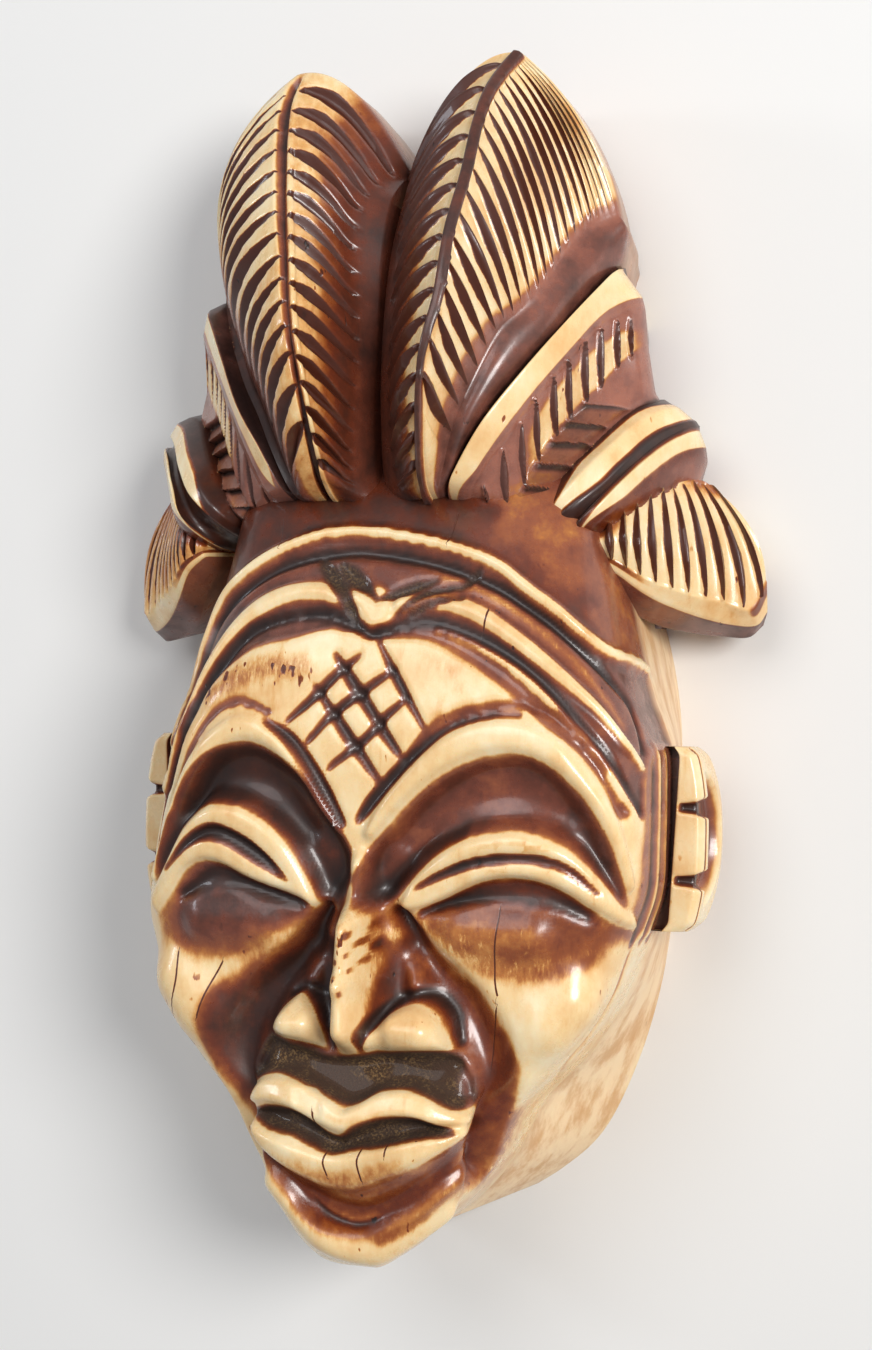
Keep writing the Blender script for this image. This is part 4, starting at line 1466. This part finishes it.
# %% [markdown]
# Where two sheets cross, the union makes new corners that carry no stain yet, and each takes the
# strongest of its neighbours. Then the drawing moves into the frame, broad angles
# are shaded smoothly, and the piece is tied to the CAD body that it stands for.

# %% Join the sheets
def joined(name, pieces, tools):
    """One closed piece from many: they are added up, and then the tools are taken away."""
    body = pieces[0]
    for other, operation in [*((p, "UNION") for p in pieces[1:]), *((t, "DIFFERENCE") for t in tools)]:
        step = body.modifiers.new(operation, "BOOLEAN")
        step.object, step.operation, step.solver = other, operation, "MANIFOLD"
    shapes = bpy.context.evaluated_depsgraph_get()
    data = bpy.data.meshes.new_from_object(body.evaluated_get(shapes))
    for old in [*pieces, *tools]:
        bpy.data.objects.remove(old)
    mesh = bmesh.new()
    mesh.from_mesh(data)
    stain = mesh.verts.layers.float["stain"]
    layers = [mesh.verts.layers.float[field] for field in STAIN_FIELDS]
    for corner in [v for v in mesh.verts if v[stain] == 0 and not any(v[layer] for layer in layers)]:
        around = [edge.other_vert(corner) for edge in corner.link_edges]
        for layer in layers[:len(TINTS)]:
            corner[layer] = max(other[layer] for other in around)
    bmesh.ops.translate(mesh, verts=mesh.verts, vec=DRAWING_SHIFT * MM)
    mesh.to_mesh(data)
    mesh.free()
    data.name = name
    data.polygons.foreach_set("use_smooth", [True] * len(data.polygons))
    data.set_sharp_from_angle(angle=math.radians(80))
    piece = in_scene(name, data)
    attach(piece, "root")
    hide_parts("mask")
    triangles = sum(len(face.vertices) - 2 for face in data.polygons)
    print(name, "has", triangles, "triangles")
    return piece


face = joined("carved_face", [head, *ears], [plane_block(), bowl()])
crest = joined("carved_crest", [*lobes, *tiers, *wings, *cores], [plane_block()])

# %% [markdown]
# The finish: bone that was dyed, rubbed back and polished by hand. One material reads the stain that
# the carving left at each corner and turns it into colour. It is built from small shader nodes, and
# these helpers make them: each takes its inputs as numbers or as the outputs of other nodes.

# %% Helpers for the finish
bone = bpy.data.materials.new("polished_stained_bone")
bone.use_nodes = True
tree = bone.node_tree
tree.nodes.clear()


def node(kind, inputs=None, **settings):
    made = tree.nodes.new(kind)
    for name, value in settings.items():
        setattr(made, name, value)
    for name, value in (inputs or {}).items():
        if isinstance(value, bpy.types.NodeSocket):
            tree.links.new(value, made.inputs[name])
        else:
            made.inputs[name].default_value = value
    return made


def maths(operation, *values, clamp=False):
    """One sum of up to three values. MULTIPLY_ADD is the first times the second plus the third."""
    return node("ShaderNodeMath", dict(enumerate(values)), operation=operation, use_clamp=clamp).outputs[0]


def carried(name):
    """What the corners carry under this name."""
    return node("ShaderNodeAttribute", attribute_name=name).outputs["Fac"]


def ramp(value, low, high):
    """The same soft step from 0 to 1 as above, as a node."""
    return node("ShaderNodeMapRange", {"Value": value, "From Min": low, "From Max": high},
                interpolation_type="SMOOTHSTEP").outputs[0]


def noise(scale, detail=3.0, roughness=0.55, stretch=(1, 1, 1), offset=0.0):
    where = node("ShaderNodeMapping",
                 {"Vector": on_object, "Scale": stretch, "Location": (offset, 0, 0)}).outputs[0]
    return node("ShaderNodeTexNoise", {"Vector": where, "Scale": scale, "Detail": detail,
                                       "Roughness": roughness}).outputs[0]


def mixed(share, a, b):
    """A blend of two colours, each a node's output or three numbers."""
    a, b = (c if isinstance(c, bpy.types.NodeSocket) else (*c, 1) for c in (a, b))
    return node("ShaderNodeMix", {0: share, 6: a, 7: b}, data_type="RGBA").outputs[2]


on_object = node("ShaderNodeTexCoord").outputs["Object"]
print("the finish is called", bone.name)

# %% [markdown]
# Noise of several sizes stands for the grain, the pores and the scratches of bone. All of it lies on
# the object's own coordinates, so it stays put when the mask is moved. The fine cuts are found
# from their phase and lens, so their edges stay crisp.

# %% What the corners carry, and the grain
stain, mauve, grit, raw, rub, pore, phase, lens = (carried(name) for name in STAIN_FIELDS)

fine = noise(2600, 4, 0.6)
brush = noise(900, 5, 0.65, stretch=(1.0, 0.45, 1.0))
scratches = noise(3000, 5, 0.75, stretch=(1.0, 0.22, 0.6), offset=5.0)
broad = noise(140, 3, 0.5)
off_cut = maths("ABSOLUTE", maths("SUBTRACT", maths("FRACT", phase), 0.5))
off_cut = maths("MULTIPLY_ADD", maths("SUBTRACT", fine, 0.5), 0.05, off_cut)
in_cut = ramp(maths("SUBTRACT", lens, off_cut), -0.03, 0.04)
in_cut = maths("MULTIPLY", in_cut, ramp(lens, 0.02, 0.06))
print("noises are stretched along the bone's grain, which is the Y axis")

# %% [markdown]
# Clean edges of the dye are crisp. Rubbed ones fade slowly and break up in fine scratches.
# Inside the dye, blotches and streaks vary its strength. Pores and cuts hold the most of it.

# %% Dye
ragged = maths("MULTIPLY_ADD", maths("SUBTRACT", scratches, brush), rub, brush)
reach = maths("MULTIPLY_ADD", rub, 0.6, 0.16)
edge = maths("MULTIPLY_ADD", maths("SUBTRACT", ragged, 0.5), reach, stain)
edge = ramp(maths("MULTIPLY_ADD", rub, 0.02, edge), 0.14, 0.36)
dye = maths("MULTIPLY_ADD", maths("SUBTRACT", stain, 0.08), edge, 0.08)
blotches = noise(430, 5, 0.65, offset=13.0)
uneven = maths("MULTIPLY_ADD", ramp(dye, 0.2, 0.45), 0.45, 0.16)
dye = maths("MULTIPLY_ADD", maths("SUBTRACT", blotches, 0.5), uneven, dye)
dye = maths("MULTIPLY_ADD", maths("SUBTRACT", broad, 0.5), 0.3, dye)
dye = maths("MULTIPLY_ADD", maths("SUBTRACT", brush, 0.5), 0.16, dye)
dye = maths("MAXIMUM", dye, maths("MULTIPLY", in_cut, 0.7))
streak = noise(700, 4, 0.7, stretch=(1.0, 0.09, 1.0), offset=3.0)
specks = noise(1500, 2, 0.5, stretch=(1.0, 0.4, 1.0), offset=7.0)
pores = ramp(maths("MULTIPLY_ADD", pore, 0.12, specks), 0.70, 0.76)
pores = maths("MULTIPLY", pores, maths("MAXIMUM", ramp(broad, 0.45, 0.62), pore))
dye = maths("MULTIPLY_ADD", ramp(streak, 0.56, 0.78), 0.08, dye)
dye = maths("MULTIPLY_ADD", pores, 0.42, dye)
print("nodes so far:", len(tree.nodes))

# %% [markdown]
# The strength of the dye picks a colour from a ladder: cream, honey, rust, red-brown, purple-brown.
# Where the polish wore thin the dye looks dusky and mauve. The rough ground is earthy, with lighter
# grains, and the side wall is raw bone with a brown grain.

# %% Colour
DYE_LADDER = [
    (0.00, (0.92, 0.77, 0.49)), (0.09, (0.87, 0.62, 0.31)), (0.19, (0.73, 0.39, 0.13)),
    (0.28, (0.48, 0.18, 0.045)), (0.38, (0.28, 0.070, 0.014)), (0.54, (0.140, 0.024, 0.006)),
    (0.76, (0.050, 0.012, 0.005)), (1.00, (0.016, 0.006, 0.004)),
]
DUSKY_TONES = (0.40, 0.17, 0.125), (0.055, 0.022, 0.017)
EARTH_TONES = (0.055, 0.024, 0.008), (0.30, 0.17, 0.06)
WALL_TONES = (0.93, 0.69, 0.42), (0.66, 0.35, 0.14)
colours = node("ShaderNodeValToRGB", {"Fac": dye})
ladder = colours.color_ramp
while len(ladder.elements) < len(DYE_LADDER):
    ladder.elements.new(0.5)
for stop, (at, tone) in zip(ladder.elements, DYE_LADDER):
    stop.position, stop.color = at, (*tone, 1)
colour = colours.outputs[0]
dusky = mixed(ramp(dye, 0.35, 0.85), *DUSKY_TONES)
shown_mauve = maths("MULTIPLY", maths("MULTIPLY", mauve, 0.8), ramp(dye, 0.24, 0.4))
colour = mixed(shown_mauve, colour, dusky)
speckle = noise(5200, 2, 0.7)
grains = maths("MULTIPLY", ramp(speckle, 0.42, 0.7), ramp(blotches, 0.4, 0.62))
earth = mixed(grains, *EARTH_TONES)
colour = mixed(maths("MULTIPLY", grit, 0.75), colour, earth)
grain = noise(620, 5, 0.65, stretch=(1.0, 0.14, 1.0), offset=1.0)
wall = mixed(ramp(grain, 0.38, 0.68), *WALL_TONES)
colour = mixed(maths("MULTIPLY", raw, 0.85), colour, wall)
print("colours on the ladder:", len(ladder.elements))

# %% [markdown]
# Cream ridges shine and rough ground doesn't, so the roughness follows the dye, the grit and the raw
# wall. The bump is only for what is finer than the grid: grains, pores and scratches.

# %% Polish and fine bump
rough = maths("MULTIPLY_ADD", fine, 0.12, 0.2)
rough = maths("MULTIPLY_ADD", maths("SUBTRACT", blotches, 0.5), 0.3, rough)
rough = maths("MULTIPLY_ADD", ramp(dye, 0.5, 0.8), 0.16, rough)
rough = maths("MULTIPLY_ADD", grit, 0.5, rough)
rough = maths("MULTIPLY_ADD", raw, 0.22, rough)
rough = maths("MULTIPLY_ADD", ramp(broad, 0.4, 0.7), 0.06, rough, clamp=True)

height = maths("MULTIPLY_ADD", speckle, maths("MULTIPLY", grit, 3.0), maths("MULTIPLY", fine, 0.16))
height = maths("MULTIPLY_ADD", pores, -0.5, height)
height = maths("MULTIPLY_ADD", streak, 0.15, height)
height = maths("MULTIPLY_ADD", maths("MULTIPLY", scratches, rub), 0.3, height)
height = maths("MULTIPLY_ADD", in_cut, -0.35, height)
bump = node("ShaderNodeBump", {"Height": height, "Strength": 0.5, "Distance": 0.00012}).outputs[0]
print("nodes so far:", len(tree.nodes))

# %% [markdown]
# Light enters bone a little way and comes out warmer, which the subsurface share gives.
# The polish is a thin clear coat over it.

# %% The finished bone
shader = node("ShaderNodeBsdfPrincipled", {
    "Base Color": colour, "Roughness": rough, "Normal": bump, "IOR": 1.54,
    "Subsurface Weight": 0.12, "Subsurface Radius": (1.0, 0.5, 0.25), "Subsurface Scale": 0.0006,
    "Coat Weight": 0.28, "Coat Roughness": 0.08, "Coat IOR": 1.5,
})
target = node("ShaderNodeOutputMaterial")
tree.links.new(shader.outputs[0], target.inputs["Surface"])
for piece in (face, crest):
    piece.data.materials.clear()
    piece.data.materials.append(bone)
print("finish uses", len(tree.nodes), "nodes")

# %% [markdown]
# The mask lies on a pale table, as small carvings are photographed. The table is one large square
# at the height of the flat back, matt enough to show soft shadows and no reflection.

# %% Table
TABLE_SIZE, TABLE_COLOUR = 1.5, (0.79, 0.785, 0.765, 1)


def table_top():
    mesh = bmesh.new()
    bmesh.ops.create_grid(mesh, x_segments=1, y_segments=1, size=TABLE_SIZE)
    table = in_scene("table_top", mesh_data("table_top", mesh))
    table_paint = bpy.data.materials.new("pale_table")
    table_paint.use_nodes = True
    shader = table_paint.node_tree.nodes["Principled BSDF"]
    shader.inputs["Base Color"].default_value = TABLE_COLOUR
    shader.inputs["Roughness"].default_value = 0.6
    table.data.materials.append(table_paint)


table_top()
print("table laid,", 2 * TABLE_SIZE, "m across")

# %% [markdown]
# Polished bone shows the shape of its lamps, so their size matters as much as their power. A broad
# lamp on the right draws the long highlight on the cheek, a larger one above the crest
# brightens the flutes, and a small cool one on the left keeps that edge from going flat.

# %% Light
LIGHT_AIM = (0, 0, 0.01)


def area_light(name, place, size, power, colour):
    lamp = bpy.data.lights.new(name, "AREA")
    lamp.shape, lamp.size, lamp.energy, lamp.color = "DISK", size, power, colour
    holder = in_scene(name, lamp)
    holder.location = place
    holder.rotation_mode = "QUATERNION"
    holder.rotation_quaternion = (Vector(LIGHT_AIM) - Vector(place)).to_track_quat("-Z", "Y")


area_light("window", (0.33, 0.08, 0.36), size=0.20, power=1.95, colour=(1.0, 0.985, 0.97))
area_light("overhead", (-0.08, 0.26, 0.45), size=0.36, power=0.86, colour=(0.97, 0.98, 1.0))
area_light("left_window", (-0.42, 0.12, 0.24), size=0.09, power=0.26, colour=(0.85, 0.92, 1.0))
world = bpy.data.worlds.new("soft_room")
world.use_nodes = True
sky = world.node_tree.nodes["Background"]
sky.inputs["Color"].default_value = (0.92, 0.94, 1.0, 1)
sky.inputs["Strength"].default_value = 0.27
bpy.context.scene.world = world
bpy.context.scene.view_settings.view_transform = "Standard"
print("lamps:", len(bpy.data.lights))

# %% [markdown]
# The photograph looks down on the mask from its right side, a little turned. The camera stands at the
# same angle and distance, with a lens that gives the whole 872 by 1350 picture the same framing.

# %% Camera
CAMERA_TURN, CAMERA_TILT, CAMERA_ROLL = math.radians(19.0), math.radians(-0.6), math.radians(1.2)
CAMERA_DISTANCE, CAMERA_AIM = 172.0, (2.568, 0.0, 12.0)
FOCAL_PIXELS, PICTURE_HEIGHT, SENSOR = 2306.5, 1350, 36.0


def photo_camera():
    back = Vector((math.sin(CAMERA_TURN) * math.cos(CAMERA_TILT), math.sin(CAMERA_TILT),
                   math.cos(CAMERA_TURN) * math.cos(CAMERA_TILT)))
    right = Vector((0, 1, 0)).cross(back).normalized()
    up = back.cross(right)
    cos, sin = math.cos(CAMERA_ROLL), math.sin(CAMERA_ROLL)
    right, up = right * cos + up * sin, up * cos - right * sin
    lens = bpy.data.cameras.new("photo_camera")
    lens.sensor_width, lens.lens = SENSOR, FOCAL_PIXELS / PICTURE_HEIGHT * SENSOR
    lens.clip_start, lens.clip_end = 0.01, 10
    camera = in_scene("photo_camera", lens)
    aim = Vector(CAMERA_AIM) + DRAWING_SHIFT
    camera.location = (aim + back * CAMERA_DISTANCE) * MM
    camera.rotation_mode = "QUATERNION"
    camera.rotation_quaternion = Matrix((right, up, back)).transposed().to_quaternion()
    bpy.context.scene.camera = camera
    print("lens:", round(lens.lens, 1), "mm")


photo_camera()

○ ○ ○ ○ ○

Exercise details: Print exactly, and only, the lines beginning at the top of the listing and ending at the line with "[*lobes, *tiers, *wings, *cores], [plane_block()])".

Answer below:
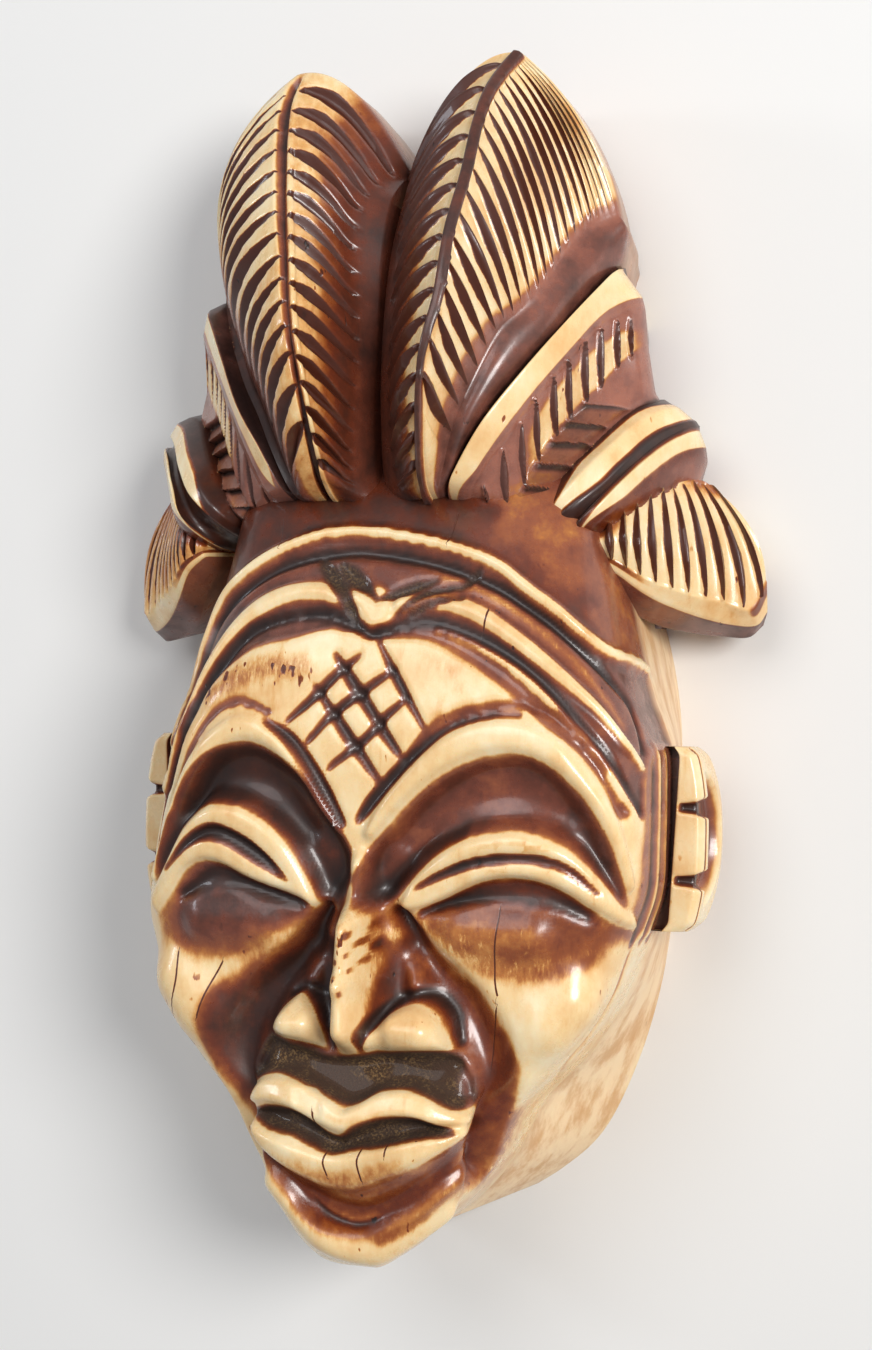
Keep writing the Blender script for this image. This is part 4, starting at line 1466. This part finishes it.
# %% [markdown]
# Where two sheets cross, the union makes new corners that carry no stain yet, and each takes the
# strongest of its neighbours. Then the drawing moves into the frame, broad angles
# are shaded smoothly, and the piece is tied to the CAD body that it stands for.

# %% Join the sheets
def joined(name, pieces, tools):
    """One closed piece from many: they are added up, and then the tools are taken away."""
    body = pieces[0]
    for other, operation in [*((p, "UNION") for p in pieces[1:]), *((t, "DIFFERENCE") for t in tools)]:
        step = body.modifiers.new(operation, "BOOLEAN")
        step.object, step.operation, step.solver = other, operation, "MANIFOLD"
    shapes = bpy.context.evaluated_depsgraph_get()
    data = bpy.data.meshes.new_from_object(body.evaluated_get(shapes))
    for old in [*pieces, *tools]:
        bpy.data.objects.remove(old)
    mesh = bmesh.new()
    mesh.from_mesh(data)
    stain = mesh.verts.layers.float["stain"]
    layers = [mesh.verts.layers.float[field] for field in STAIN_FIELDS]
    for corner in [v for v in mesh.verts if v[stain] == 0 and not any(v[layer] for layer in layers)]:
        around = [edge.other_vert(corner) for edge in corner.link_edges]
        for layer in layers[:len(TINTS)]:
            corner[layer] = max(other[layer] for other in around)
    bmesh.ops.translate(mesh, verts=mesh.verts, vec=DRAWING_SHIFT * MM)
    mesh.to_mesh(data)
    mesh.free()
    data.name = name
    data.polygons.foreach_set("use_smooth", [True] * len(data.polygons))
    data.set_sharp_from_angle(angle=math.radians(80))
    piece = in_scene(name, data)
    attach(piece, "root")
    hide_parts("mask")
    triangles = sum(len(face.vertices) - 2 for face in data.polygons)
    print(name, "has", triangles, "triangles")
    return piece


face = joined("carved_face", [head, *ears], [plane_block(), bowl()])
crest = joined("carved_crest", [*lobes, *tiers, *wings, *cores], [plane_block()])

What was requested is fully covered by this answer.